### Prompt
Identify the lines in the data below that contain "type" and give only how many there are.

⟨

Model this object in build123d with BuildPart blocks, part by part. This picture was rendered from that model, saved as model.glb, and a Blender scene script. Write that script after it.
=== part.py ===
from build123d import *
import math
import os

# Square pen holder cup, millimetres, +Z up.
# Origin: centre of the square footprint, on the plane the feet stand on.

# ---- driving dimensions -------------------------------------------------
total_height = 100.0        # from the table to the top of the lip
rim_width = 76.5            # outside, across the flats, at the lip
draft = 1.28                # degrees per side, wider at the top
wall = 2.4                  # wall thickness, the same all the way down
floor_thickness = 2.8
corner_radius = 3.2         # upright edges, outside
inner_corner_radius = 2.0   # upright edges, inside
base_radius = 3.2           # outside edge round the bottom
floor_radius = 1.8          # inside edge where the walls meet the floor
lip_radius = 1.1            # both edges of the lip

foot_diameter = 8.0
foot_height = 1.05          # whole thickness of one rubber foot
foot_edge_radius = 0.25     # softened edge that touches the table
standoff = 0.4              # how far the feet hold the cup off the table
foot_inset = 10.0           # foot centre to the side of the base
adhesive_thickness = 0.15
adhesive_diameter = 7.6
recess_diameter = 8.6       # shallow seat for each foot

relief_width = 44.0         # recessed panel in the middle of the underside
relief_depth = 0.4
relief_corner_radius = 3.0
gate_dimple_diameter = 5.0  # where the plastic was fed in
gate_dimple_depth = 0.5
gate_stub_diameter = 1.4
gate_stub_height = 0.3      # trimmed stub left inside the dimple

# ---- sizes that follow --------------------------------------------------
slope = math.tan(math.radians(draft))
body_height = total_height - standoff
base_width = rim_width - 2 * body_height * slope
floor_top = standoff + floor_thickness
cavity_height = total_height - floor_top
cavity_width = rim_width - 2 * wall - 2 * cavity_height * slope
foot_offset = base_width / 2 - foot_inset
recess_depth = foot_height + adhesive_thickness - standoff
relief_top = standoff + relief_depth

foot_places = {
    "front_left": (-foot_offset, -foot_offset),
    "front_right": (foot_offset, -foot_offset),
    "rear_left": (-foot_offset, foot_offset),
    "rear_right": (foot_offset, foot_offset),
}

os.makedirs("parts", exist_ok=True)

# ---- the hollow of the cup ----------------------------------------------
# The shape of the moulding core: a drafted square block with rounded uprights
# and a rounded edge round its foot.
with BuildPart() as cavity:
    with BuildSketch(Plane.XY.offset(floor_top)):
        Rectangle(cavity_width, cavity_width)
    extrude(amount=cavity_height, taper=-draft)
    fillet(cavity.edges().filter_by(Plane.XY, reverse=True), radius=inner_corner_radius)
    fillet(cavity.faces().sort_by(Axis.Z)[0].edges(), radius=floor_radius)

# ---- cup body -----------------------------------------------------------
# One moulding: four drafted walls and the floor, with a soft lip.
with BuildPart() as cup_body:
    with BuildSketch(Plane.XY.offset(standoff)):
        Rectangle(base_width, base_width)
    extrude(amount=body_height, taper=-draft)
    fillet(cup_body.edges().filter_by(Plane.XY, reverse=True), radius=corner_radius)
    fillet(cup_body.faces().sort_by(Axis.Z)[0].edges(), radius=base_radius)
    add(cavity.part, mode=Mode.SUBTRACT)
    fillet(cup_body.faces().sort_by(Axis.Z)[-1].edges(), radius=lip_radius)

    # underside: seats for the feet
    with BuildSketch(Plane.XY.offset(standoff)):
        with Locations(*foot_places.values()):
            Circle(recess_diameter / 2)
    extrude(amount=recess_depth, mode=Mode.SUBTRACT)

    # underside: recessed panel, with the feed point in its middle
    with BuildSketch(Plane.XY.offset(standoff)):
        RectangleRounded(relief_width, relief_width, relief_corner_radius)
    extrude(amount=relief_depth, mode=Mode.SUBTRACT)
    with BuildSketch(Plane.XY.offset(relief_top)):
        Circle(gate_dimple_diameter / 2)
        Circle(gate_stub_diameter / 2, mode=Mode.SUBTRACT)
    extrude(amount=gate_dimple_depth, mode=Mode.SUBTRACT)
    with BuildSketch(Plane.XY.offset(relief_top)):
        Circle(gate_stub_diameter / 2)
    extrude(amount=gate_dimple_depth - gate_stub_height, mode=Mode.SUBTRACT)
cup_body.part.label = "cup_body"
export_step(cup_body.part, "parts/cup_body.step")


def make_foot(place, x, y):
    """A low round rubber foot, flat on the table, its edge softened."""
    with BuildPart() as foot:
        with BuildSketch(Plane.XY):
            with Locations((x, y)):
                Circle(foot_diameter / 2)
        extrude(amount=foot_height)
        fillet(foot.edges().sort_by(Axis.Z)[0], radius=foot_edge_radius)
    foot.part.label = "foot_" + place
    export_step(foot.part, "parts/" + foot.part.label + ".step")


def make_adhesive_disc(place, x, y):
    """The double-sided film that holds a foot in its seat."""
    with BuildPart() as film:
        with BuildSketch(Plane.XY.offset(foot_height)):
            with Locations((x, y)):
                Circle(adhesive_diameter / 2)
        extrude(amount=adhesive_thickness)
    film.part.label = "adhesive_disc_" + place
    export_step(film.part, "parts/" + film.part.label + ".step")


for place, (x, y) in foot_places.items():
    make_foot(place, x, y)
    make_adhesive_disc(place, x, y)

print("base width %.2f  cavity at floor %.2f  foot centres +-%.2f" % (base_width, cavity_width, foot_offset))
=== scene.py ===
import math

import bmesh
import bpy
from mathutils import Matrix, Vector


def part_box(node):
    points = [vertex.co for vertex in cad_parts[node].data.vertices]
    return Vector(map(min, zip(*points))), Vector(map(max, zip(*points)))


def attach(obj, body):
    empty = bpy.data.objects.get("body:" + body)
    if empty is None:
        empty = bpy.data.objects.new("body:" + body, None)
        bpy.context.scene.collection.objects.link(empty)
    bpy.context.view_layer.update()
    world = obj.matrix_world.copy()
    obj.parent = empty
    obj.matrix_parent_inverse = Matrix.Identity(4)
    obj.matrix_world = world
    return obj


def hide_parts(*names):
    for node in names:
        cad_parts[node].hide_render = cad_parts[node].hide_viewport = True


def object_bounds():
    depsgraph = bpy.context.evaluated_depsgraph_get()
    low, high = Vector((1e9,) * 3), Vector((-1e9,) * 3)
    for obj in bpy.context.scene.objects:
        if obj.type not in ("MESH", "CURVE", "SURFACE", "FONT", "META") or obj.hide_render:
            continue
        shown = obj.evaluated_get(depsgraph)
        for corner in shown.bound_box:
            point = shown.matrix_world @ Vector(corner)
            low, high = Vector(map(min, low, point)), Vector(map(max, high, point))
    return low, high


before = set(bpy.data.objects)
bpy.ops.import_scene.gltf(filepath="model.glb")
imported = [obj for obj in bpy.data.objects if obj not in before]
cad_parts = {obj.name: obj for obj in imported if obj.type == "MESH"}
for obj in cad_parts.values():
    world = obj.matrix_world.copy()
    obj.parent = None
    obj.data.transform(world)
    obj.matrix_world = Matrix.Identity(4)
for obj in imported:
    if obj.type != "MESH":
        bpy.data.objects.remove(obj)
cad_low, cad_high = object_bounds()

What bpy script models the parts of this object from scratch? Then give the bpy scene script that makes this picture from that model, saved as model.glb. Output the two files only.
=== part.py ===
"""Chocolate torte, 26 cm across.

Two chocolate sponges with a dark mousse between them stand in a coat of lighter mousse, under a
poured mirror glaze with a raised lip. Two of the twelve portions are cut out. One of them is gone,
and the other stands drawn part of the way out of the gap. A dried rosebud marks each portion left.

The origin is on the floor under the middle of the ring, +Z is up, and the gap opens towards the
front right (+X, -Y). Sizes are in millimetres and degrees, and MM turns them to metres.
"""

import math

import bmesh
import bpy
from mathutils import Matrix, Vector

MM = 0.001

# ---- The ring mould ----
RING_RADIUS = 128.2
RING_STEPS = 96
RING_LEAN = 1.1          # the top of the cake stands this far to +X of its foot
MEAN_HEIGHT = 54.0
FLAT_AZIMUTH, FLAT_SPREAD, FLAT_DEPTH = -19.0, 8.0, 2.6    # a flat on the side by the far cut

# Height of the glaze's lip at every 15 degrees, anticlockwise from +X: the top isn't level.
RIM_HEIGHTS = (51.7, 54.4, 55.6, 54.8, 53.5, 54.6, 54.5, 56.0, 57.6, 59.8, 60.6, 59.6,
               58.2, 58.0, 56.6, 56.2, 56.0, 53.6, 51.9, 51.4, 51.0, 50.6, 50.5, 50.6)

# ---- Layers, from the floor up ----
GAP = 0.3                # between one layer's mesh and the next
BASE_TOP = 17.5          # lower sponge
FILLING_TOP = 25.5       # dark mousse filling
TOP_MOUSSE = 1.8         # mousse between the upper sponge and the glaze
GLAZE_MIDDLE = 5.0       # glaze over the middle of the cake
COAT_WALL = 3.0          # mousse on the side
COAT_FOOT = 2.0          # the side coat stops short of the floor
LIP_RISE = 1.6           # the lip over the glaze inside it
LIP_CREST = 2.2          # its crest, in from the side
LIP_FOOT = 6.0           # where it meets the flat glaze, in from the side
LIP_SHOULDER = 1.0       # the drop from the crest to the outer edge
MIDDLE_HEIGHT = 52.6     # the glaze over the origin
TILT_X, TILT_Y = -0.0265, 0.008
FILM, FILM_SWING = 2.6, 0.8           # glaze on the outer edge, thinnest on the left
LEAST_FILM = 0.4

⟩

### Right answer
3